14. Other Impact Fees. To the extent allowed by law, the City Council may negotiate or otherwise impose impact fees and other fees different from those currently charged. Those charges may, in the discretion of the City Council, include, but not be limited to, reductions or increases in impact fees, all or part of which may be reimbursed to the developer who installed improvements related to and improving the services and/or facilities for which the impact fees are imposed.

15. Additional Fees and Costs. The Public Safety Impact Fees authorized hereby are separate from and in addition to user fees and other charges lawfully imposed by the City, and other fees and costs that may not be included as itemized component parts of the Impact Fee Schedule.

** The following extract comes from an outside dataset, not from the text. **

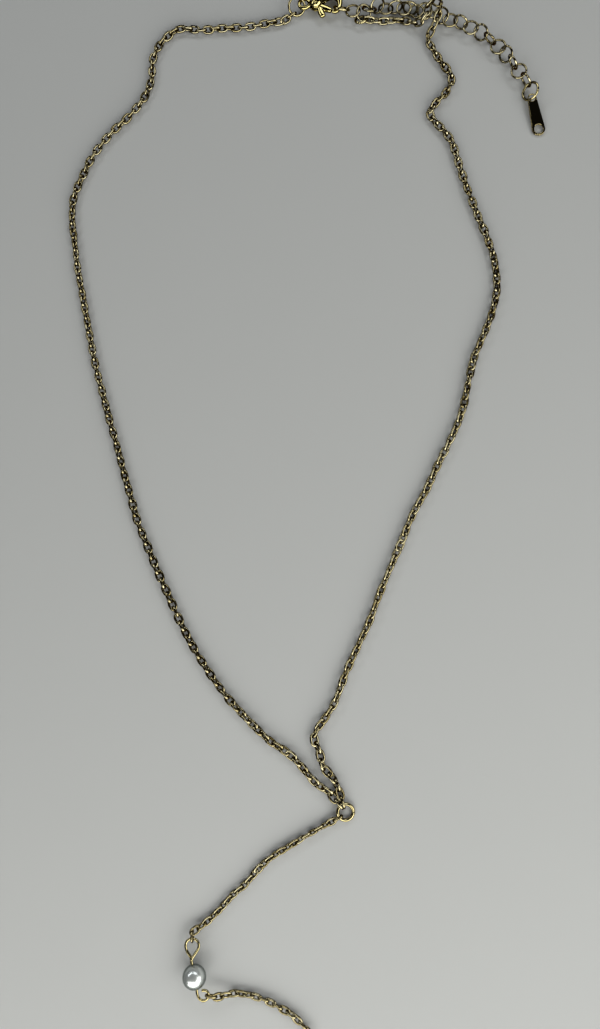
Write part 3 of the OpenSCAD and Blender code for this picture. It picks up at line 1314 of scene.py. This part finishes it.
    def dress(self, material: bpy.types.Material) -> None:
        """Builds the clasp's three pieces and puts them in the scene.

        Args:
            material: their finish.
        """
        add_piece("clasp_hook", self.build_body(), material, Body.NECKLACE, ["clasp_body"])
        add_piece("clasp_thumb_lever", self.build_lever(), material, Body.LEVER, ["clasp_lever"])
        pin = self.build_pin().mesh("clasp_pivot")
        add_piece("clasp_pivot", pin, material, Body.NECKLACE, ["clasp_pin"])


# Studio


@dataclass(frozen=True)
class Softbox:
    """A square or oblong panel of soft light."""

    name: str
    place: tuple[float, float, float]
    aim: tuple[float, float, float]
    size: tuple[float, float]
    radiance: float
    colour: Colour


@dataclass
class Studio:
    """The floor, the camera and the lights."""

    right: tuple[float, float, float] = (0.99504, 0.0144, -0.09846)
    up: tuple[float, float, float] = (0.0, 0.98947, 0.14473)
    back: tuple[float, float, float] = (0.0995, -0.14401, 0.98456)
    lens: float = 27.99
    sensor_height: float = 36.0
    floor_half: float = 1.5
    room_low: Colour = (0.05, 0.05, 0.051)
    room_high: Colour = (0.005, 0.005, 0.005)
    room_top: float = 0.7
    boxes: Sequence[Softbox] = (
        Softbox("light_near", (0, -0.36, 0.20), (0, -0.08, 0), (0.60, 0.32), 3.05, (1, 1, 0.965)),
        Softbox("light_right", (0.36, -0.16, 0.26), (0, -0.06, 0), (0.44, 0.34), 2.58, (1, 1, 0.965)),
        Softbox("light_far", (0.14, 0.44, 0.40), (0, 0.02, 0), (0.44, 0.15), 3.4, (0.95, 0.98, 1)),
        Softbox("light_left", (-0.33, 0.26, 0.33), (0, 0, 0), (0.46, 0.10), 3.4, (0.95, 0.98, 1)),
    )

    def build_camera(self) -> None:
        """Sets the camera where the photograph was taken from."""
        data = bpy.data.cameras.new("camera")
        data.sensor_fit, data.sensor_height, data.lens = "VERTICAL", self.sensor_height, self.lens
        data.clip_start, data.clip_end = 0.005, 20.0
        camera = bpy.data.objects.new("camera", data)
        bpy.context.scene.collection.objects.link(camera)
        rows = np.column_stack([self.right, self.up, self.back, np.array(VIEWPOINT) * MM])
        camera.matrix_world = Matrix([*rows.tolist(), [0, 0, 0, 1]])
        bpy.context.scene.camera = camera

    def build_lights(self) -> None:
        """Hangs the softboxes."""
        for box in self.boxes:
            data = bpy.data.lights.new(box.name, "AREA")
            data.shape, data.size, data.size_y = "RECTANGLE", *box.size
            data.energy = box.radiance * box.size[0] * box.size[1] * math.pi
            data.color = box.colour
            light = bpy.data.objects.new(box.name, data)
            bpy.context.scene.collection.objects.link(light)
            light.location = box.place
            light.rotation_euler = (Vector(box.aim) - Vector(box.place)).to_track_quat("-Z", "Y").to_euler()
            light.visible_camera = False

    def build_room(self) -> None:
        """Sets the dim room around the lights, darker overhead."""
        world = bpy.data.worlds.new("room")
        bpy.context.scene.world = world
        world.use_nodes = True
        tree = Tree(world.node_tree)
        way = tree.add("TexCoord").outputs["Generated"]
        height = tree.add("SeparateXYZ", {"Vector": way}).outputs["Z"]
        share = tree.ramp(height, 0.0, self.room_top)
        colour = tree.mix(share, (*self.room_low, 1), (*self.room_high, 1))
        tree.fill(world.node_tree.nodes["Background"], {"Color": colour, "Strength": 1.0})

    def build_floor(self) -> None:
        """Lays the pale floor."""
        h = self.floor_half
        mesh = bpy.data.meshes.new("floor")
        mesh.from_pydata([(-h, -h, 0), (h, -h, 0), (h, h, 0), (-h, h, 0)], [], [(0, 1, 2, 3)])
        mesh.materials.append(FloorFinish().material())
        floor = bpy.data.objects.new("floor", mesh)
        bpy.context.scene.collection.objects.link(floor)

    def build(self) -> None:
        """Builds the whole studio."""
        self.build_floor()
        self.build_camera()
        self.build_lights()
        self.build_room()
        bpy.context.scene.view_settings.view_transform = "Standard"


# The necklace


@dataclass
class Necklace:
    """The whole necklace as it lies, with the routes of its chains."""

    left_route: Sequence[Station] = (
        (-4.5, 113.6), (-8, 113.2), (-14, 112.5), (-20, 112.5), (-26, 112.5), (-30.5, 113), (-33.5, 111.5),
        (-36, 108.5), (-37.5, 104.5), (-37.5, 99.5), (-39.5, 94), (-43.5, 89), (-47.5, 85), (-51.5, 79.5),
        (-54, 74), (-56, 68), (-56, 62), (-55, 56), (-54, 50), (-52.5, 43.5), (-51, 37), (-49.5, 30.5),
        (-48, 24.5), (-46, 18), (-44, 11.5), (-42, 5.5), (-40, -1), (-38, -7), (-36, -13), (-33.5, -18.5),
        (-31, -24), (-28, -30), (-25, -36), (-21.5, -42), (-18, -47), (-14, -52), (-9.5, -56.5),
        (-4.5, -61), (0, -63.8), (2.4, -66), (4.4, -68.2), (5.9, -69.7), (7.4, -70.7), (8.7, -71.5),
    )
    right_route: Sequence[Station] = (
        (10.5, -70.3), (9.6, -68.6), (8.4, -67.3), (7.3, -66), (6.8, -64), (6.2, -62.3), (5.4, -60.4),
        (5.9, -58.6), (7.3, -56.6), (8.6, -54.7), (9.8, -52.6), (12.5, -45.5), (15, -40), (17.5, -34.5),
        (19.5, -29), (22, -23), (24.5, -17), (27, -11), (30, -5.5), (32.5, 0), (35.5, 6), (38, 12),
        (39.5, 18.5), (41, 25), (43.5, 31), (45.5, 36.5), (46.5, 42), (46, 48.5), (44.5, 54), (42.5, 59.5),
        (40.5, 65.5), (38.5, 72), (36.8, 78.3), (34.9, 81.6), (32.7, 84.2), (31.6, 86.6), (33.1, 89.2),
        (35.5, 91.8), (36.8, 94.7), (36.3, 97), (34.6, 99.4), (32.7, 102.9), (31.3, 106.2),
        (32.2, 108, 1.8), (33.2, 109.5, 3.1), (33.9, 111.2, 3.85), (33.9, 112.7, 4.05), (32.6, 113.6, 4.1),
        (31.3, 112.6, 4.1), (30.9, 111, 3.85), (29.9, 110, 2.6), (28, 110.5, 1.4), (25.5, 111.5),
        (22.5, 111.8), (19.7, 111.8),
    )
    drop_upper_route: Sequence[Station] = (
        (9.2, -77.6), (6.9, -78.9), (1, -82.5), (-3.3, -85.2), (-6.2, -87.8), (-9, -91),
        (-11.8, -93.5), (-14.6, -96.6), (-17.2, -99), (-19, -100.3, 1.0), (-20.05, -101.0, 1.4),
    )
    drop_lower_route: Sequence[Station] = (
        (-14.2, -112.9, 2.5), (-12.4, -112.8, 1.5), (-10.2, -112.8), (-8, -112.9), (-5.6, -113.4),
        (-2.8, -114.3), (-0.9, -115.2), (1.2, -116.1), (2.7, -117.3), (4.2, -118.6), (4.9, -119.3),
    )

    def build(self) -> None:
        """Builds and dresses every piece, in the order in which they hold each other."""
        groups = Groups(plating_tone_group(), fine_scratches_group())
        # Each finish's flank colour is painted shade at the sides of the wire; its grime colour is dirt plus
        # painted shade.
        chain = PlatedFinish(
            "chain_plating", (0.58, 0.52, 0.32), (0.22, 0.16, 0.04), smoothest=0.1, roughest=0.3,
        ).material(groups)
        ring = PlatedFinish(
            "ring_plating", (0.68, 0.59, 0.31), (0.40, 0.31, 0.10), tarnish=0.4, roughest=0.22,
            flank_shade=(0.08, 0.055, 0.014), flank_shade_share=0.85,
        ).material(groups)
        polished = PlatedFinish(
            "clasp_plating", (0.70, 0.60, 0.25), (0.44, 0.34, 0.10), tarnish=0.3, roughest=0.17,
            patch_size=500.0, scratch_depth=0.05, flank_shade=(0.035, 0.023, 0.004), flank_shade_share=0.93,
        ).material(groups)
        mirror = PlatedFinish(
            "tag_plating", (0.62, 0.51, 0.25), (0.40, 0.31, 0.13), tarnish=0.25, smoothest=0.04,
            roughest=0.12, patch_size=350.0, scratch_depth=0.04,
        ).material(groups)
        pearl = PearlFinish().material(groups)

        clasp_place = move(0.9, 117.4, 1.6) @ turn(z=-17)
        y_place = move(12.3, -75.5, 0.69) @ turn(z=160) @ turn(y=-10.5)
        clasp_ring_place = move(-1, 116.8, 1.6) @ turn(z=17.5) @ turn(x=40)
        first_place = clasp_place @ move(9.5, 0.75, 0.08) @ turn(x=-45)
        joining_place = move(15, 112.55, 0.97) @ turn(z=14) @ turn(x=-24)
        end_place = move(55.2, 90.4, 1.6) @ turn(z=-81)
        tag_place = end_place @ move(1.855, 0, 0) @ turn(y=8.5, z=3)
        pearl_place = move(-19.1, -109.4, 2.5) @ turn(y=-6, z=-75)
        y_ring = WireRing("y_ring_wire", "y_ring", y_place, 0.76, 4.1, 200)
        clasp_ring = WireRing("clasp_jump_ring", "clasp_ring", clasp_ring_place, 0.58, 4.52, 110)
        first_ring = WireRing("extender_first_wire", "extender_first_ring", first_place, 0.6, 4.32, 150)
        joining = WireRing("joining_wire", "joining_ring", joining_place, 0.6, 3.42, 250)
        end_ring = WireRing("end_ring_wire", "end_ring", end_place @ turn(x=41.5), 0.58, 4.53, 60)
        pin = PearlPin("pearl_pin_wire", "pearl_pin", pearl_place, 0.57)
        for item in (y_ring, clasp_ring, first_ring, joining, end_ring, pin):
            item.dress(item.build(), ring)
        bead = PearlBead("pearl_bead", "pearl", pearl_place)
        bead.dress(bead.build(), pearl)

        left = CableChain(
            "left_chain_links", "chain_left", self.left_route,
            clasp_ring.hold_near((-1.9, 115.3, 0.6)), y_ring.hold_near((10.9, -73.97, 0.85)),
            ((0, 12), (0.3, 15), (0.35, 40), (0.45, 42), (0.5, 25), (0.6, 30), (0.75, 22), (0.86, 28),
             (0.89, 45), (1, 45)),
            settle=3.0, seed=21,
        )
        right = CableChain(
            "right_chain_links", "chain_right", self.right_route,
            y_ring.hold_near((11.75, -73.64, 0.8)), joining.hold_near((16.4, 112.05, 0.9)),
            ((0, 12), (0.06, 15), (0.09, 42), (0.58, 40), (0.62, 25), (0.85, 18), (1, 15)),
            seed=22,
        )
        upper = CableChain(
            "upper_drop_links", "drop_chain_upper", self.drop_upper_route,
            y_ring.hold_near((11.05, -76.6, 0.8)), pin.hold_near((-19.95, -102.17, 1.74)),
            ((0, 30), (0.5, 45), (1, 35)),
            width=1.78, wire=0.5, pitch=1.54, lying=0.739, wobble=14.0, seed=23,
        )
        lower = CableChain(
            "lower_drop_links", "drop_chain_lower", self.drop_lower_route,
            pin.hold_near((-15.88, -112.7, 2.94)), None,
            ((0, 20), (0.4, 18), (1, 22)),
            width=1.72, wire=0.5, pitch=1.62, lying=0.785, wobble=14.0, seed=24,
        )
        extender = ExtenderChain("extender_rings", "extender_chain", first_ring, end_ring, joining)
        for run in (left, right, upper, lower, extender):
            run.dress(run.build(), chain)
        tag = EndTag("end_tag", "tag", tag_place)
        tag.dress(tag.build(), mirror)
        LobsterClasp(clasp_place).dress(polished)


def main() -> None:
    """Builds the necklace and the studio."""
    logging.basicConfig(level=logging.INFO, format="%(name)s: %(message)s")
    Necklace().build()
    Studio().build()


if __name__ == "__main__":
    main()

In charging any such additional fees as a condition of development approval, the City recognizes that the fees must be a reasonable charge for the service provided.

16. Fees Effective at Time of Payment. Unless the City is otherwise bound by a contractual requirement, the impact fee shall be determined from the fee schedule in effect at the time of application for a building permit in accordance with the provisions of § 11.13.060 below.

17. Imposition of Additional Fee or Refund after Development. Should any developer undertake Development Activities such that the ultimate density or other impact of the development activity is not revealed to the City, either through inadvertence, neglect, a change in plans, or any other cause whatsoever, and/or the impact fee is not initially charged against all units or the total density within the development, the City shall be entitled to charge an additional impact fee to the developer or other appropriate person covering the density for which an impact fee was not previously paid.